La deuxième concerne les simulations multiéchelles ou multiphysiques. Dans de nombreuses applications critiques, le comportement global du système est fortement influencé par les phénomènes mis en jeu à petite échelle, phénomènes qui peuvent coupler divers domaines scientifiques : c’est le cas de la turbulence en aérodynamique ou en météorologie, c’est aussi le cas en science des matériaux où il est nécessaire de maîtriser la microstructure du matériau (du nanomètre au micron) pour obtenir un matériau performant et durable, ou pour lui donner des fonctions nouvelles.
Dans ces deux situations, les simulations doivent marier des modèles à grande échelle et des modèles à petite échelle.
On doit alors s’appuyer sur des techniques nouvelles telles les Large Eddy Simulations (LES) en mécanique des fluides, les techniques d’homogénéisation en mécanique des solides ou en électromagnétique des milieux denses, et savoir maîtriser des couplages forts entre ondes et matière par exemple.
CONFRONTER SIMULATIONS ET OBSERVATIONS
Une dernière frontière particulièrement importante concerne enfin le dialogue essais-calculs et plus généralement la maîtrise des échanges entre simulation et observation.
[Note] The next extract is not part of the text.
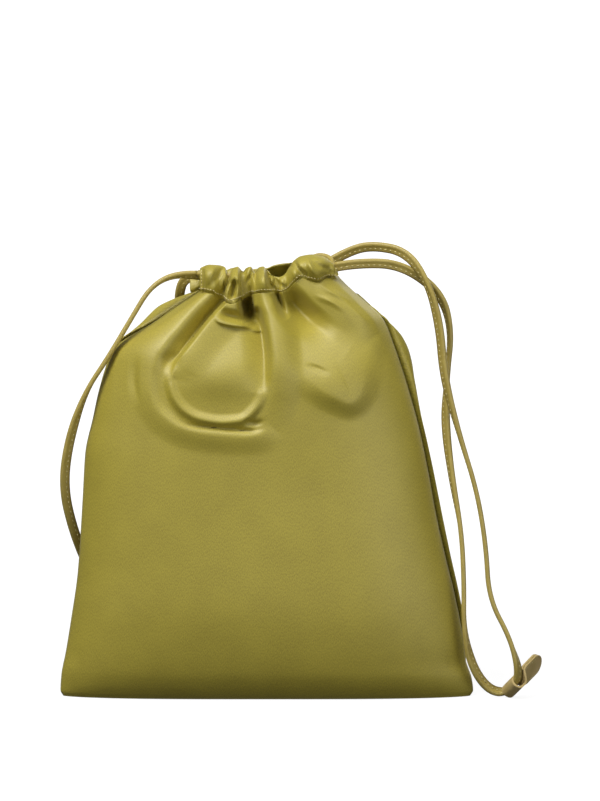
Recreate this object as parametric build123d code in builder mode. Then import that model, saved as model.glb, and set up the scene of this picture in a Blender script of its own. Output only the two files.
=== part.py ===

Les techniques de calcul ont considérablement évolué en trente ans.
Il en est de même des observations, avec le développement systématique des observations à différentes échelles et du traitement d’image.
La vélocimétrie laser, le développement des caméras rapides, les observations sous microscope électronique de matériaux soumis à chargement, les essais sous rayons X, sous caméra infrarouge ou sous tomographe permettent de mesurer des champs de vitesse, de déformation ou de température en tout point de l’espace, qu’il est alors possible de confronter ou de coupler au calcul (encadré ci-dessous) soit pour identifier des paramètres inconnus, soit pour valider des résultats de simulation.